◆ **STATED TASK**
Every record here needs to be written out again exactly.

◆ **STORED DATA**
________________________

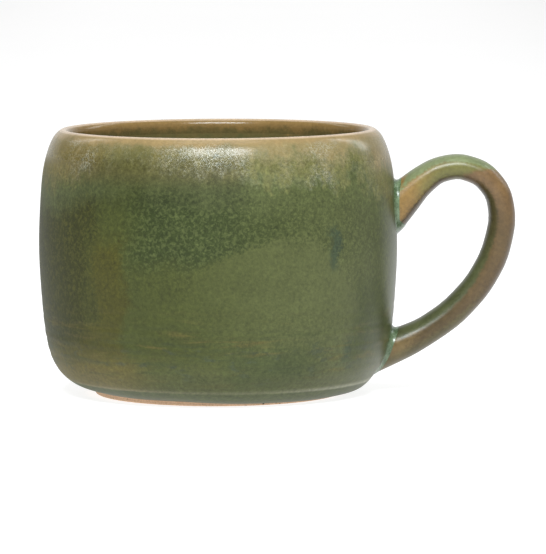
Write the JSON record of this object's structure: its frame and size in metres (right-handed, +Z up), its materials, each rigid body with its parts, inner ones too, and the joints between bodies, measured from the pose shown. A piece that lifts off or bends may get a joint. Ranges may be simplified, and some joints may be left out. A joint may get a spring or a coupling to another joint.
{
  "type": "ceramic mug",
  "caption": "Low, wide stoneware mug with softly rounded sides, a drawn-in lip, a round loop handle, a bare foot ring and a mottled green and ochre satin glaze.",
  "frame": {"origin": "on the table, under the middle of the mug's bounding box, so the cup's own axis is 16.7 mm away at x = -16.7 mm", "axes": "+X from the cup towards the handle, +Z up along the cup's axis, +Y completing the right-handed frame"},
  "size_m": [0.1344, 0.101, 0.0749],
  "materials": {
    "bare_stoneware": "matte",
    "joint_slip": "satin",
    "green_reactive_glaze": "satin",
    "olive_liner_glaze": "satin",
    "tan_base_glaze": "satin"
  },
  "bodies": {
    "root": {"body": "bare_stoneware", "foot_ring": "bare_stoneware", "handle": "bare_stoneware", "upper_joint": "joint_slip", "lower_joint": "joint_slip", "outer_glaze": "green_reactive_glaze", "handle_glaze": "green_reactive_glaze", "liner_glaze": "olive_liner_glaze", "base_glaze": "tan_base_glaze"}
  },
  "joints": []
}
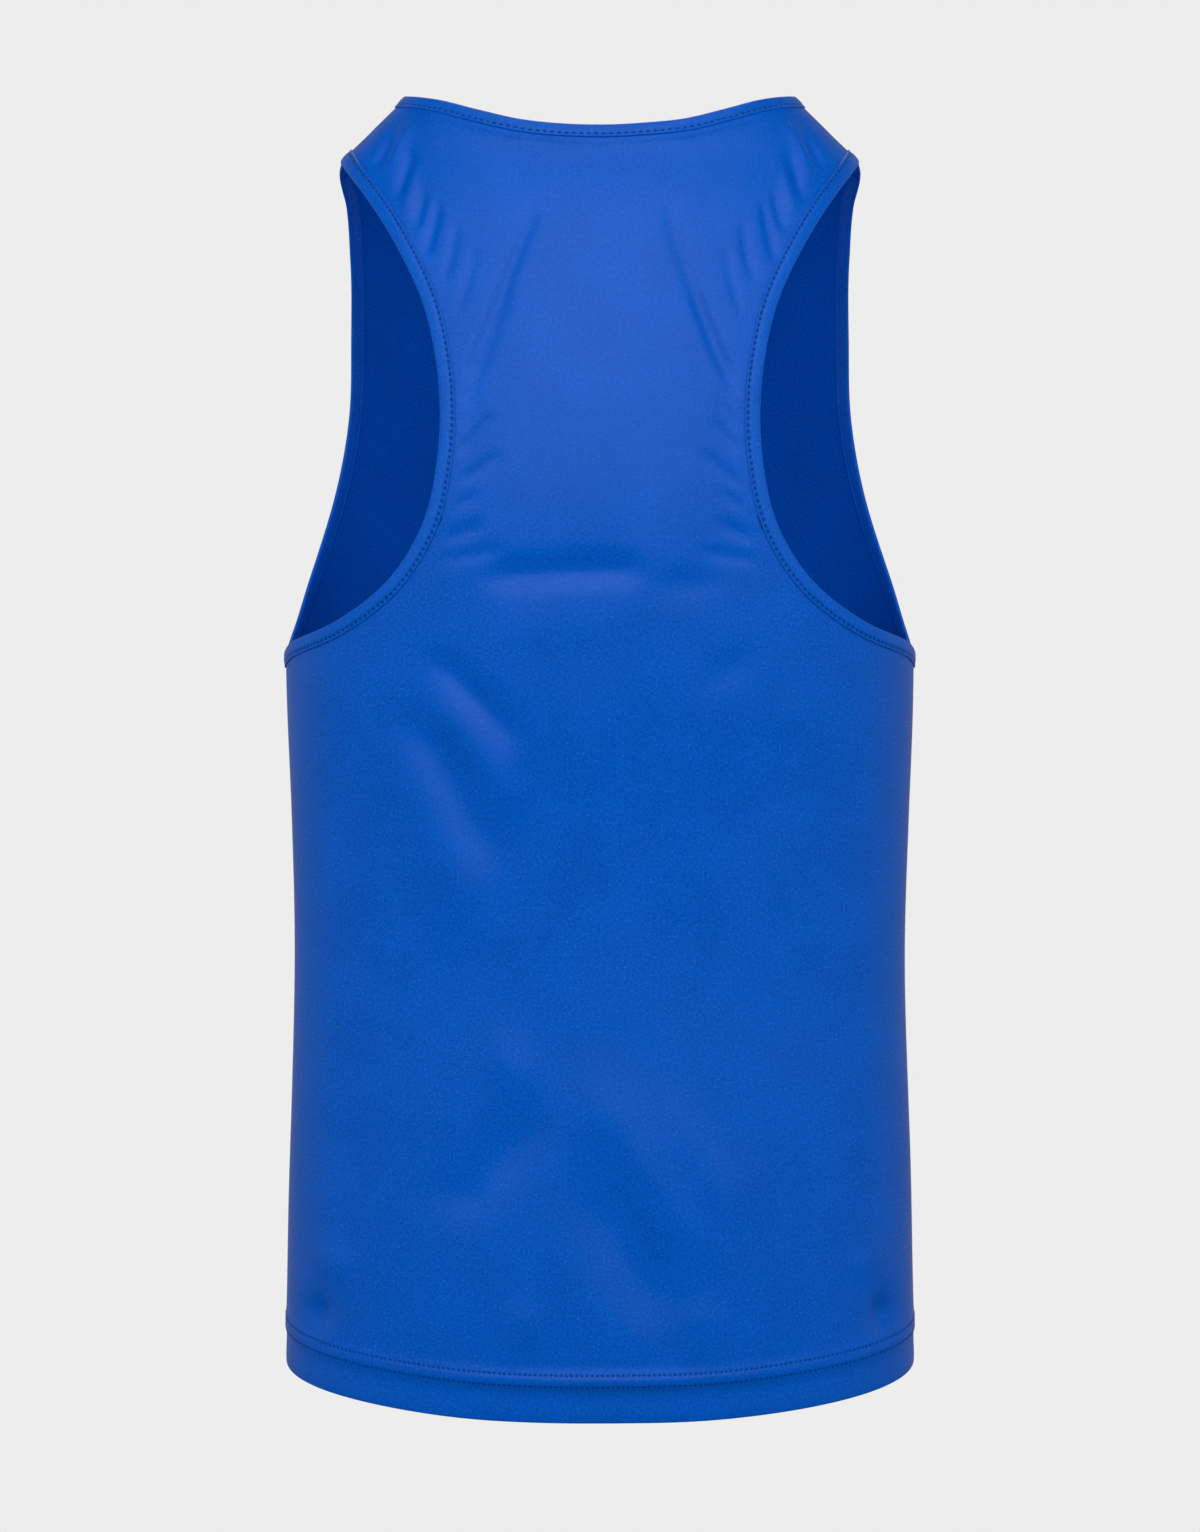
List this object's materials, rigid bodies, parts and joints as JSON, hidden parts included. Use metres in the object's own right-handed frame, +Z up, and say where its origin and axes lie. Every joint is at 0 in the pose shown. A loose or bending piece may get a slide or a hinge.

________________________

◆ **IN RESPONSE**
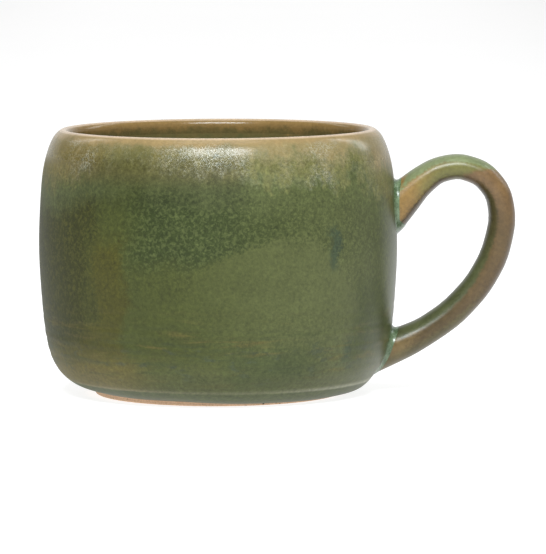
Write the JSON record of this object's structure: its frame and size in metres (right-handed, +Z up), its materials, each rigid body with its parts, inner ones too, and the joints between bodies, measured from the pose shown. A piece that lifts off or bends may get a joint. Ranges may be simplified, and some joints may be left out. A joint may get a spring or a coupling to another joint.
{
  "type": "ceramic mug",
  "caption": "Low, wide stoneware mug with softly rounded sides, a drawn-in lip, a round loop handle, a bare foot ring and a mottled green and ochre satin glaze.",
  "frame": {"origin": "on the table, under the middle of the mug's bounding box, so the cup's own axis is 16.7 mm away at x = -16.7 mm", "axes": "+X from the cup towards the handle, +Z up along the cup's axis, +Y completing the right-handed frame"},
  "size_m": [0.1344, 0.101, 0.0749],
  "materials": {
    "bare_stoneware": "matte",
    "joint_slip": "satin",
    "green_reactive_glaze": "satin",
    "olive_liner_glaze": "satin",
    "tan_base_glaze": "satin"
  },
  "bodies": {
    "root": {"body": "bare_stoneware", "foot_ring": "bare_stoneware", "handle": "bare_stoneware", "upper_joint": "joint_slip", "lower_joint": "joint_slip", "outer_glaze": "green_reactive_glaze", "handle_glaze": "green_reactive_glaze", "liner_glaze": "olive_liner_glaze", "base_glaze": "tan_base_glaze"}
  },
  "joints": []
}
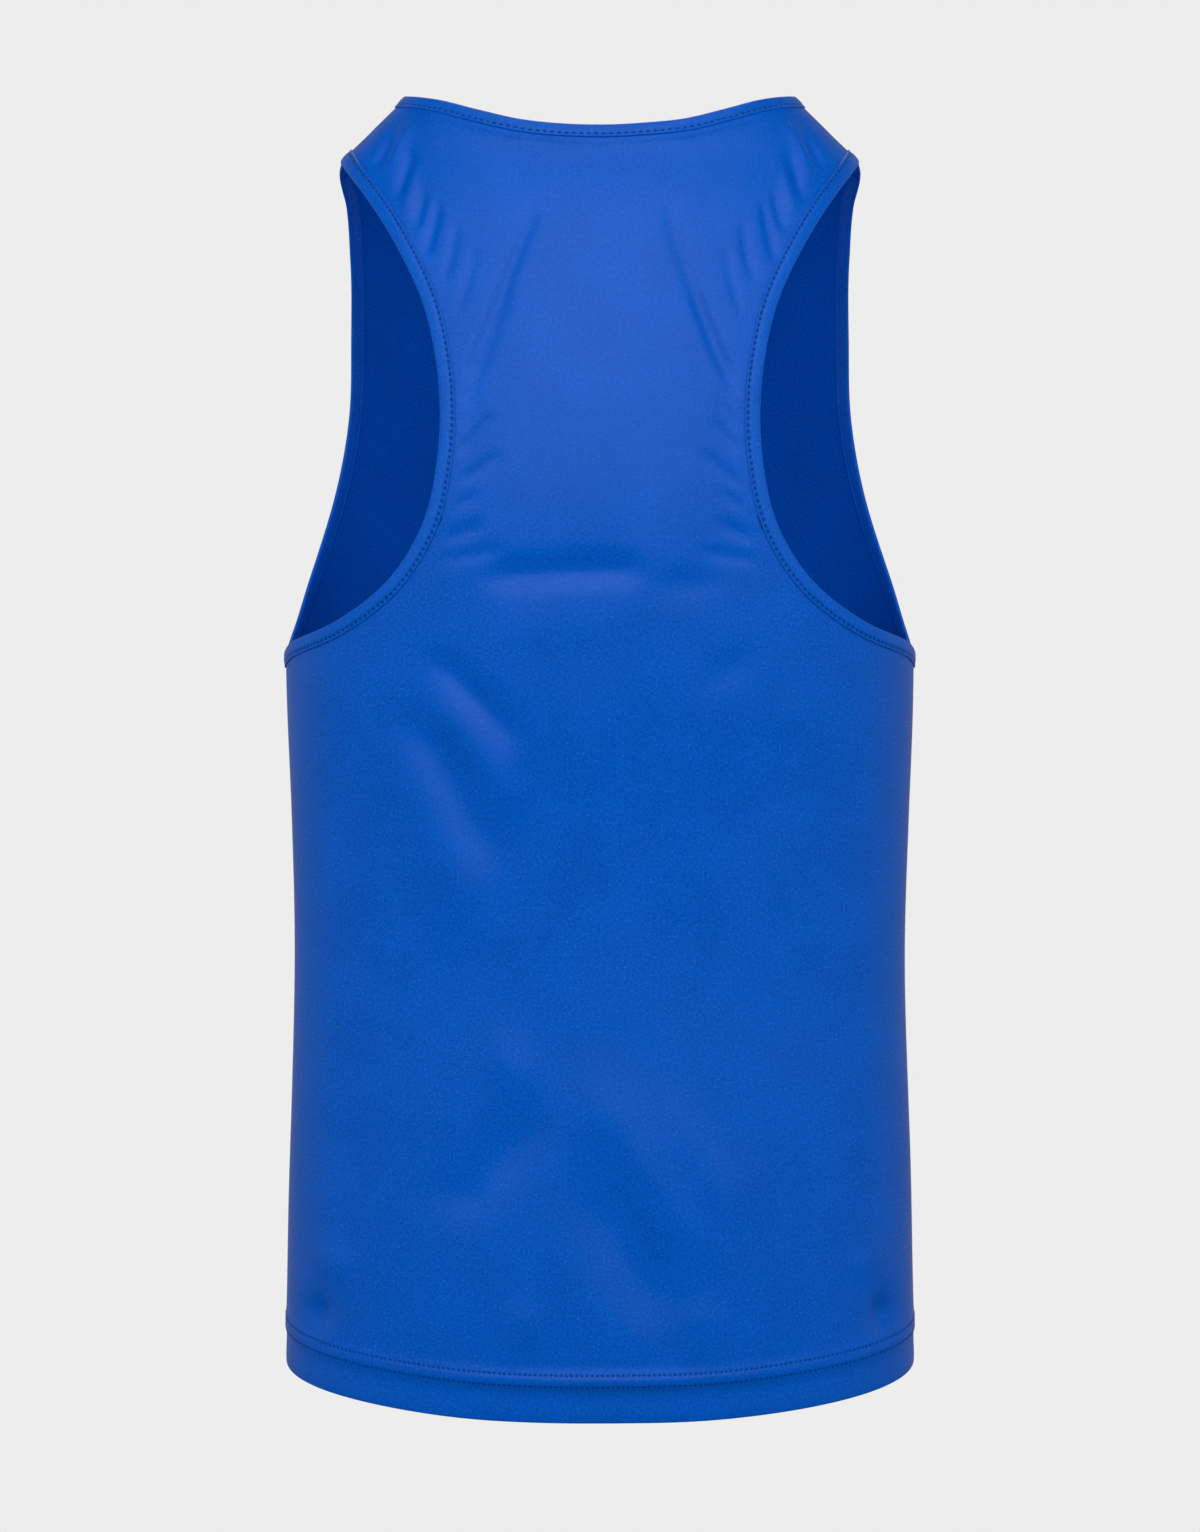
List this object's materials, rigid bodies, parts and joints as JSON, hidden parts included. Use metres in the object's own right-handed frame, +Z up, and say where its origin and axes lie. Every joint is at 0 in the pose shown. A loose or bending piece may get a slide or a hinge.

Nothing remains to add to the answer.